:: Exercise instructions ::
Repeat exactly, and only, the lines below starting at the line that contains "bake_transform(side_core)" and ending at the line that contains "# it is one", inclusive of both.

▬▬▬▬▬▬▬▬▬▬

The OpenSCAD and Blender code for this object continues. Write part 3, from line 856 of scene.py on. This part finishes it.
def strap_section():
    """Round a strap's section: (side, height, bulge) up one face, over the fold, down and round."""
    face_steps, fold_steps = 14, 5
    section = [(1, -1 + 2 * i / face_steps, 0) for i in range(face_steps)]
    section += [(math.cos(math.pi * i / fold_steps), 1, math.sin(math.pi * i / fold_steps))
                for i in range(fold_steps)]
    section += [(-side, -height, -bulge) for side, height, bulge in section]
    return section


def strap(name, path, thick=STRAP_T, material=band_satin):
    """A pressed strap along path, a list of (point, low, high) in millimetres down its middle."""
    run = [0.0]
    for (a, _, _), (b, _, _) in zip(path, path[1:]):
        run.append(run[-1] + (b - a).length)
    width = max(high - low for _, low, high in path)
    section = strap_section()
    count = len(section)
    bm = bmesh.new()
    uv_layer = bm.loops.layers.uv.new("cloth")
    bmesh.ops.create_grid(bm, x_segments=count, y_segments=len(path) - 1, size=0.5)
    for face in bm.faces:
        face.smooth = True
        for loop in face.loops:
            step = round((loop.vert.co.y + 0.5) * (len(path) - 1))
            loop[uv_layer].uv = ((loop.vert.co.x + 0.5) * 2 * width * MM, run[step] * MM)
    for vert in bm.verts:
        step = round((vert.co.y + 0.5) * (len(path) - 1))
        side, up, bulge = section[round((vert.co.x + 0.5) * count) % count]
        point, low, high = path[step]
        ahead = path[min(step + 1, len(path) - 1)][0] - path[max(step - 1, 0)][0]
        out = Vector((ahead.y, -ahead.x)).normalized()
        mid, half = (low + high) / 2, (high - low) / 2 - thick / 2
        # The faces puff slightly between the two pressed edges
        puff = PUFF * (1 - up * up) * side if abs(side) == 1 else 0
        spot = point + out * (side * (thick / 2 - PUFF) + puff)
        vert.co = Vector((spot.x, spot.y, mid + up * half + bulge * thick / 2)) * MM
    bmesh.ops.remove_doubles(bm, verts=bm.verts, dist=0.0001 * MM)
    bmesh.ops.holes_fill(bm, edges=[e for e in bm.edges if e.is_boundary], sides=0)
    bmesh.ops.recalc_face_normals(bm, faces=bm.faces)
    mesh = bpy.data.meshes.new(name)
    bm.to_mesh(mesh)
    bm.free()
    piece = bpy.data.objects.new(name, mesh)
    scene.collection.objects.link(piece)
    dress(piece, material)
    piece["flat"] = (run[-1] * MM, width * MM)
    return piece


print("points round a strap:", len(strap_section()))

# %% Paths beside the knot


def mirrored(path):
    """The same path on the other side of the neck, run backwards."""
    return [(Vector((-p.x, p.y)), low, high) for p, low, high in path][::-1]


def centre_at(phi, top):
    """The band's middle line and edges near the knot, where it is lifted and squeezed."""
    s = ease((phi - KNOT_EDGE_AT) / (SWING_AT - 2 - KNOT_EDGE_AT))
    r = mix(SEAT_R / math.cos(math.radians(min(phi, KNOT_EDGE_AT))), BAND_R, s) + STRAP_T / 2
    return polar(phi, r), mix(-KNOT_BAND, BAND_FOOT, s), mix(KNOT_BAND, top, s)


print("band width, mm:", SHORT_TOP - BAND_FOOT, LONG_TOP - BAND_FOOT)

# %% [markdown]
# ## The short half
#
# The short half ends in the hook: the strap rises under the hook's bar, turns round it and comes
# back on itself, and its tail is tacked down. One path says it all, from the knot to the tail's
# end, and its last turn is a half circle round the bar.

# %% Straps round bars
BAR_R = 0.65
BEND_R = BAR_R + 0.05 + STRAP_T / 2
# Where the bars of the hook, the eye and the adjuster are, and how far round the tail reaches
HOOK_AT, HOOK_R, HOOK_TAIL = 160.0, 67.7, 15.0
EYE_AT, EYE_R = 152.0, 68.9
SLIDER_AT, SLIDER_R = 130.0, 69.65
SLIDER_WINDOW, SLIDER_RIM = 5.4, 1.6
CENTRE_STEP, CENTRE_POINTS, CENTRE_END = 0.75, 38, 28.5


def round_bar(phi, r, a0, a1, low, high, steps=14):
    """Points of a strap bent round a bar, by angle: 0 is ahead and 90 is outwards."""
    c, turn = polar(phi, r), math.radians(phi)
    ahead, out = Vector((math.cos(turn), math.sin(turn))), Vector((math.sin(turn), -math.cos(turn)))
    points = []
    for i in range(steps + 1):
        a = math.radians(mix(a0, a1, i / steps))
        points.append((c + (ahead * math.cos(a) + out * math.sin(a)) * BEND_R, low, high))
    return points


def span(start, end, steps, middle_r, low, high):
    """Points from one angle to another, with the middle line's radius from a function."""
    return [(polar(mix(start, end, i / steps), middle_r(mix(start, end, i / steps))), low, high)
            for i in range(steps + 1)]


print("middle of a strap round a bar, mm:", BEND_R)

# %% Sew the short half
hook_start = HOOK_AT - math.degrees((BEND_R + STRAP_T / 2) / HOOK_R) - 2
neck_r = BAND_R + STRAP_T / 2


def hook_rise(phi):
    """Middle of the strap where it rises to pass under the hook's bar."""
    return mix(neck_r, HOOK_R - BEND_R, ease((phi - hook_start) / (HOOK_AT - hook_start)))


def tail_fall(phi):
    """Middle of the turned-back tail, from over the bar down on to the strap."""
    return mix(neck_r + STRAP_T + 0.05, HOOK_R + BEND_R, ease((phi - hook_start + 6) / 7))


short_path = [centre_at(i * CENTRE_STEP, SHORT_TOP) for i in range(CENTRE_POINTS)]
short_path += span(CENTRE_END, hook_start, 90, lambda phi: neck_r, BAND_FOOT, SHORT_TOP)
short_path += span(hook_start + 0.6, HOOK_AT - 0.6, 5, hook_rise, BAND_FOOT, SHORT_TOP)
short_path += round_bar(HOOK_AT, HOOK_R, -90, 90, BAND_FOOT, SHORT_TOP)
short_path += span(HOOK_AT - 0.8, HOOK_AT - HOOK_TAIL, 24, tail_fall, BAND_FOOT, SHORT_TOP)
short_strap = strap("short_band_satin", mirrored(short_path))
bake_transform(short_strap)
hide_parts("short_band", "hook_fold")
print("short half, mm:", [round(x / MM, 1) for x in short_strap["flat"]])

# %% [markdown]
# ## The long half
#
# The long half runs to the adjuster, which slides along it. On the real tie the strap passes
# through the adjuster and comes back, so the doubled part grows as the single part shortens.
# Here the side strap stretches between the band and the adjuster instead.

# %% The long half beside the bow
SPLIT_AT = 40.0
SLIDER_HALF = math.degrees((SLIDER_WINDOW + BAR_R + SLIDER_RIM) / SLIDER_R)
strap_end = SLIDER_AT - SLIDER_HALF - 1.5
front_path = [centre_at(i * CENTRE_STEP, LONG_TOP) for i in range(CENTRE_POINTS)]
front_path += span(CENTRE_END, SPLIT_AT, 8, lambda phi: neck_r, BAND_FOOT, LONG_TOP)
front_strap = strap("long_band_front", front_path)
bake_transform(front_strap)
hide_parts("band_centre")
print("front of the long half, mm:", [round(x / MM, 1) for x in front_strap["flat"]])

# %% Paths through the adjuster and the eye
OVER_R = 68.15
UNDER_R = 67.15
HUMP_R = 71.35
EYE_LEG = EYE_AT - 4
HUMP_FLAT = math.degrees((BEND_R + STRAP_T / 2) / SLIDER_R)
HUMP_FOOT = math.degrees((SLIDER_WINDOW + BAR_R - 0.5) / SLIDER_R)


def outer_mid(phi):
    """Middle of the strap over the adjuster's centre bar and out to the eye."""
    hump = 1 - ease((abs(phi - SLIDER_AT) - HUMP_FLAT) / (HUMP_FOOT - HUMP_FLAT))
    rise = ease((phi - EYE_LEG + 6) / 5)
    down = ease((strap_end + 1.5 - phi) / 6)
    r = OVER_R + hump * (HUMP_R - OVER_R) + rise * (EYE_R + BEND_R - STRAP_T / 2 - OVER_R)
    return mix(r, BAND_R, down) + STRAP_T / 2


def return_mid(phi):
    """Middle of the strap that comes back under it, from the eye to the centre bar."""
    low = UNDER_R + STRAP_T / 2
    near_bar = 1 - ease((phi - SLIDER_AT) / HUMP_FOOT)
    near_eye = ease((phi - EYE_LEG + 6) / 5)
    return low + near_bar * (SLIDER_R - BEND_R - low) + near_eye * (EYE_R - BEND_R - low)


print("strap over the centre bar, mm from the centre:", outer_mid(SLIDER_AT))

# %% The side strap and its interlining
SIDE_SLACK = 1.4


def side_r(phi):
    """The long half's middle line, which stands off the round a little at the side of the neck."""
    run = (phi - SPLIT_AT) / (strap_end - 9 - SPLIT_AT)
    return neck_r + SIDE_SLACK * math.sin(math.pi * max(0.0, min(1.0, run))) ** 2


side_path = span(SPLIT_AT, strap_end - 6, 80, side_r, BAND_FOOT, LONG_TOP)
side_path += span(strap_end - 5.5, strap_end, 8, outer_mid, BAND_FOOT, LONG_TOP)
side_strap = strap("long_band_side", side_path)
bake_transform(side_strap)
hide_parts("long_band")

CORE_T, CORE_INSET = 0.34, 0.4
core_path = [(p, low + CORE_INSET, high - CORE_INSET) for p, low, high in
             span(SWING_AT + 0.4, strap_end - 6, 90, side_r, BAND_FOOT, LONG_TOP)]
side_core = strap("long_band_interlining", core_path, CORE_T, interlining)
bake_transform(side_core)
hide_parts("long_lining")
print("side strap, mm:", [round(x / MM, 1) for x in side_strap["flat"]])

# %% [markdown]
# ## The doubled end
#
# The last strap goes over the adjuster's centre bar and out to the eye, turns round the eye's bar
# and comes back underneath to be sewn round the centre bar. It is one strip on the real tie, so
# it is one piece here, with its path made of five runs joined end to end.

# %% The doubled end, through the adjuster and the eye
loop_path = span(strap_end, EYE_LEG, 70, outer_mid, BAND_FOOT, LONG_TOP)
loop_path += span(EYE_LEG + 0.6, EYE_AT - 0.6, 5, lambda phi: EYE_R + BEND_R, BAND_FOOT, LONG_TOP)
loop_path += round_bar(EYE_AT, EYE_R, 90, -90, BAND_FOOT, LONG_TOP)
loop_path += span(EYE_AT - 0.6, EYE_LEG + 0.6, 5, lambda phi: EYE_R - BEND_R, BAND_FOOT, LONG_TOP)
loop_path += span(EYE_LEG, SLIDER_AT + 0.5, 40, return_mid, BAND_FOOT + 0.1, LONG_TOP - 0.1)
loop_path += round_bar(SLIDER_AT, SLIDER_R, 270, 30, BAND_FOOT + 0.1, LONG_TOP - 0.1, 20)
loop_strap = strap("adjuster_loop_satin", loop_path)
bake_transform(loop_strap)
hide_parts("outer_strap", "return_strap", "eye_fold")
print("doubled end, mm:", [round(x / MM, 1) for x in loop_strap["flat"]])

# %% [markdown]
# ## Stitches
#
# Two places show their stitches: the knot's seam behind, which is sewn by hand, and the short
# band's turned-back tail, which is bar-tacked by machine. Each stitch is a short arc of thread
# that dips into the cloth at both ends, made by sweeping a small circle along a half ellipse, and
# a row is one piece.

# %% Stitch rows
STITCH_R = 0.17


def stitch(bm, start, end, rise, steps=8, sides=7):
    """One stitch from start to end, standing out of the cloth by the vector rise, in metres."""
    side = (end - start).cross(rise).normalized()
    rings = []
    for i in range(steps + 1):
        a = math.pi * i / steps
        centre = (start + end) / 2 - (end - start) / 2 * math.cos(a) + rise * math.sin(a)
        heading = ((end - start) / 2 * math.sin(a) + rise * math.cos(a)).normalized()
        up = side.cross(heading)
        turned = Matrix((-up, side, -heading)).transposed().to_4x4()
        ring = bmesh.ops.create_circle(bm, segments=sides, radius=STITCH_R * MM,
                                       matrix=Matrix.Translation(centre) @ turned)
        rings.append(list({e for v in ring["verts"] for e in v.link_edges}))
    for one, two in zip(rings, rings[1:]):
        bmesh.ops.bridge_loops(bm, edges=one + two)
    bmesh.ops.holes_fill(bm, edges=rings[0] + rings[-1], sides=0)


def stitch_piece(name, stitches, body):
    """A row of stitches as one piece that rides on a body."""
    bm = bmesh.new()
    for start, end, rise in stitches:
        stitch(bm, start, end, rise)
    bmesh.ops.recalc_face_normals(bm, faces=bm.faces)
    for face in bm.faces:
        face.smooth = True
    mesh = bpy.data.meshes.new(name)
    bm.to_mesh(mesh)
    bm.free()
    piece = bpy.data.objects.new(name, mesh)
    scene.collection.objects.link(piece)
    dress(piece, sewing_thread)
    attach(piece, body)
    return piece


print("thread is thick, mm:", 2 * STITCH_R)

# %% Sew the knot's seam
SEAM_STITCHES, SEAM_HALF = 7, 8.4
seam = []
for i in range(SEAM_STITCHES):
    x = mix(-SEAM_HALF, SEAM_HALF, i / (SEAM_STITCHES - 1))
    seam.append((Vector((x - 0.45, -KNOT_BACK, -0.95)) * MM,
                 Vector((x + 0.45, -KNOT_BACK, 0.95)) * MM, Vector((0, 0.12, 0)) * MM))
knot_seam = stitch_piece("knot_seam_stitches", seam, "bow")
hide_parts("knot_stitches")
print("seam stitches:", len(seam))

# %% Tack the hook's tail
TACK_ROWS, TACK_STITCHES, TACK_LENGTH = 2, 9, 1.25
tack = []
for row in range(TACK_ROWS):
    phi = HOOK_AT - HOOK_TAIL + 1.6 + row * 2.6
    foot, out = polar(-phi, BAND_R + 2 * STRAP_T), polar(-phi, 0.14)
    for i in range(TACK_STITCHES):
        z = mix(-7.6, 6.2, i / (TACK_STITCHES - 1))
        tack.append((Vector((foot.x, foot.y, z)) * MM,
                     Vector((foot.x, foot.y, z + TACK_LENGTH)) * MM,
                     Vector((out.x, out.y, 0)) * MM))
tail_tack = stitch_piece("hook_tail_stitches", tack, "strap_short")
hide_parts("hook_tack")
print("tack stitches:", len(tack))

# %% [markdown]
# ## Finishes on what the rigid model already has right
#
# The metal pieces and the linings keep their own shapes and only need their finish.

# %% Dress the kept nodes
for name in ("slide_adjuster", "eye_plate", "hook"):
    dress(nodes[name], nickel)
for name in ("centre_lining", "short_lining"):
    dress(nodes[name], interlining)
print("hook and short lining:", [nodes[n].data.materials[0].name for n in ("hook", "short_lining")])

▬▬▬▬▬▬▬▬▬▬

:: Answer to the exercise ::
bake_transform(side_core)
hide_parts("long_lining")
print("side strap, mm:", [round(x / MM, 1) for x in side_strap["flat"]])

# %% [markdown]
# ## The doubled end
#
# The last strap goes over the adjuster's centre bar and out to the eye, turns round the eye's bar
# and comes back underneath to be sewn round the centre bar. It is one strip on the real tie, so
# it is one piece here, with its path made of five runs joined end to end.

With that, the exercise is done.